Other tuition inequities can involve choice of courses and major, since some courses require more expensive faculty and/or more expensive facilities.

I think this could happen - but I think we also see this a lot, even on CC. I’ve told the story before.

I had a friend at Syracuse, the parents sold the house and moved into a trailer to send her there.

Two years in, they couldn’t pay - and she transferred to U of Montana.

Happy ending as we stay in touch - she was in the television news/sports business for as long as anyone I know before she quit and got a Masters in England.

And i’m not suggesting people regularly sell their home and move to a trailer.

But I am suggesting many, to chase a name, do a one year at a time plan or maybe blow all their savings for one or two years, hoping they figure out the rest….and they don’t. Or can’t.

In the case of my friend, it was journalism at Syracuse.

In others here, it’s top 20 or 50 or “the best school” or whatever.

And that’s a problem - but these colleges exacerbate it with their marketing materials and implied promises, etc. etc.

If they were truly in it for the student, they would tell them - if you take this loans, there’s x% chance you won’t be able to pay it off or your likely salary can’t justify that or - you can get the same outcome at West Chester as you can at Lafayette.
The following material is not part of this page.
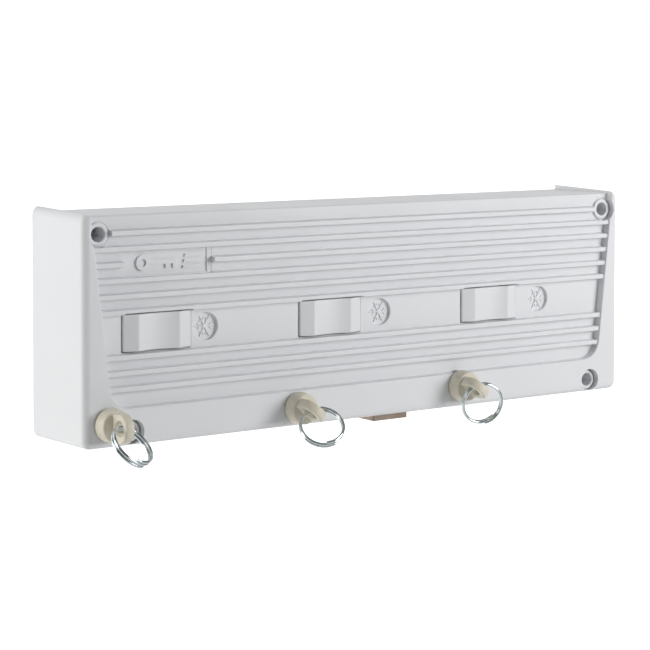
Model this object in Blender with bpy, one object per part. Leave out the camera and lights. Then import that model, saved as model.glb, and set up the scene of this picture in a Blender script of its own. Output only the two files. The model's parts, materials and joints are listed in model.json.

But colleges are in the business of attracting students, not pushing them away….unless it benefits the college not to have them.

So in a lot of ways, the entire system is faulty.

We are trying to lift people up - but in many cases, colleges actually pull them down - and do so knowingly.

For my college sophomore the COA went up $5,000 from freshman to sophomore. As we know, as the school gets more expensive, the 4-5% is a bigger amount each year.